The start is promising. Cohen points out that the Times keeps referring to “evidence” of Israeli war crimes as if the existence and reliability of the evidence were not in question. She quotes the Times three times, then by contrast she quotes Reuters which refers more accurately to “allegations of possible war crimes,” and she concludes that the Times readers “will falsely assume that the Goldstone Report found conclusive evidence of Israeli war crimes.” So far so good.
“I wish to reiterate Israel’s position,” she continues, “that the Goldstone Report is deeply flawed and one-sided as —”
As what? The argument seems to be building toward an obvious counterclaim: as the evidence is weak or nonexistent! As the words of coerced and mendacious bystanders are treated like indisputable truth! As there were no war crimes!
But instead, Cohen retreats into an irrelevant tangent, complaining that the report “is deeply flawed and one-sided as it offers legitimacy to Hamas terrorism and its deliberate strategy to launch attacks, store weapons and use as shields the civilian population and infrastructure of Gaza. At the same time, the report’s mandate predetermined its findings that wrongly condemned Israel’s legitimate exercise of its right to self-defense.”

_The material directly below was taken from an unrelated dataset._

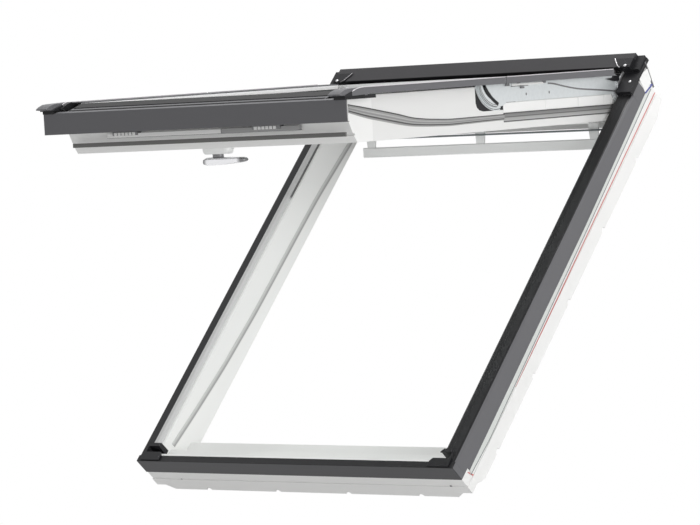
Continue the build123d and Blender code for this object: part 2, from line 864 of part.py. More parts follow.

In other words, Cohen asserts that the report ignores the crimes of Hamas. So what? If Hamas doesn’t get the criticism it deserves, does that mean Israel is innocent? As a matter of fact, what’s so bad about launching attacks and storing weapons if you believe your cause is just and your other options are exhausted? By the time Cohen reaches the issue of using civilians as shields, she seems to be fleeing wildly from the expectation that she will confront the report’s charges against Israel. She could explain what using the civilian population as shields means, and how it calls into question the purported Israeli war crimes, but she doesn’t bother to. Instead she points out that the findings were “predetermined” — not that they were wrong, but that they jumped the gun — and, as an afterthought, she contends that Israel’s legitimate self-defense was condemned but she cites no specifics on either side.
Why didn’t Cohen write a forthright denial? Maybe she is afraid that here and there a soldier will be found to have indeed deliberately targeted a civilian. But the report can still be refuted without claiming that Israel fields an impeccable army. It is enough that the Israeli army, as an army, demonstrably attempts to minimize civilian casualties and that whereas a Hamasnik who kills Israeli civilians receives praise from his superiors, those few Israeli soldiers who intentionally harm civilians are court-martialed.
Maybe Cohen simply does not know her audience. In Israel, any attack by a terrorist organization is understood to be unjustified; but there may be no such understanding in the world at large. And in Israel, any claim that the Israeli state is a bloodthirsty invader is understood to be absurd; but there may be no such understanding in the world at large. To the world at large, the point must be made and supported.
But the worst case scenario is that Mirit Cohen, and her higher-ups in Israel’s UN delegation, cannot do their jobs well because they would rather be working for a different Israeli government.